No country can avoid voluntarism in development

Ho, May 12, GNA-Mrs. Adelaide Addo-Fenning, Voluntary Service Overseas (VSO) Regional Programme Manager for West and Central Africa, noted that no country including Ghana could afford to avoid voluntarism in efforts aimed at rapid development.

She said one's readiness to offer voluntary service in whatever capacity should be the yardstick for gaining recognition as an active citizen . Mrs Addo-Fenning was presenting a paper on "Redefining Voluntarism: The Year of The Sabbatical" at a ceremony to mark the seventh year of The Legal Awareness Programme (LAP-VR) in Ho on Tuesday. LAP-VR is a project of Women In Law and Development in Africa (WILDAF) supported by the Netherlands Development Agency (SNV). Mrs. Addo-Fenning, who was until recently the Country Director, VSO, Ghana, called on the people to rekindle their voluntary spirit and to actively participate in LAP-VR projects to promote democracy and good governance in the country.

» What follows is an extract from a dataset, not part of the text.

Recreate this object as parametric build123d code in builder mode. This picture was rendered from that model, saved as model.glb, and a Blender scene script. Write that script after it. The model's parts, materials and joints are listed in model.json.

She said: "rather than be an adhoc activity carried out when a situation arises.... voluntarism can be used or planned as a project intervention."

Mrs. Addo-Fenning said advocacy for volunteerism had been successful in getting more teachers to the northern part of the country than any other efforts or interventions by government.

She said 300 volunteers had been mobilized through the collaboration of the VSO and the National Service Secretariat for the Northern, Upper East and Upper West Regions, where for the first time, some schools started the academic year with the adequate number of teachers.

She said voluntarism was a practical way of getting involved in the development process adding, "it is a way to practice nationalism". Mrs. Addo-Fenning said volunteers should not be motivated by monetary gains but they should consider their respective roles as the fulfilment of national objectives and dismissed the notion that people engaged in such activities because they were unemployed. She said: "community volunteers are even more effective sometimes than paid staff of some organisations because the volunteers understand and share the concerns of the people who benefit from their volunteerism".

Mrs. Addo-Fenning urged volunteers to work beyond the implementation period of projects towards sustaining the objectives and goals of the programmes.

She noted government alone could not ensure national development and called on Ghanaians to complement efforts being made by the authorities to move the country forward.

Mrs. Hilary Gbedemah, the outgoing Senior Legal Advisor of the LAP-VR, said the Project had trained women and men as Legal Literacy Volunteers (LLVs) for all districts in the Volta Region to work towards the elimination of gender inequality.

She said the group was taking through lessons on family law, violence against women, domestic violence, health law, paternity and inheritance laws.

Mrs Gbedemah said the project had set up committees in the Nkwanta District to mediate in gender related issues based on their knowledge of the law.

She said a youth component of the programme, with sponsorship from UN Systems Gender Programme, was being actively pursued to introduce young people in schools to gender issues early enough. Mrs Gbedemah said an art competition on forms of gender violence among the youth clubs known as "Legalites" indicated that women were the main victims of domestic violence.

She said the two-day programme would also review the Legal Awareness Programme over the seven years in the region. Religious organizations, queen mothers, the National Council on Women and Development (NCWD), Department of Social Welfare, and the Ghana Bar Association (GBA and the 31st December Women's Movement attended the ceremony.

Others groups included the Women and Juvenile Unit of the Police Service (WAJU), Commission on Human Rights and Administrative Justice (CHRAJ), the Media personnel, the Asogli State and National Commission for Civic Education (NCCE)

A debate on the consequences of the legalization of prostitution and compulsory testing for HIV/AIDS on the fight against HIV/AIDS will be organised on Thursday as part of the programme for the ceremony.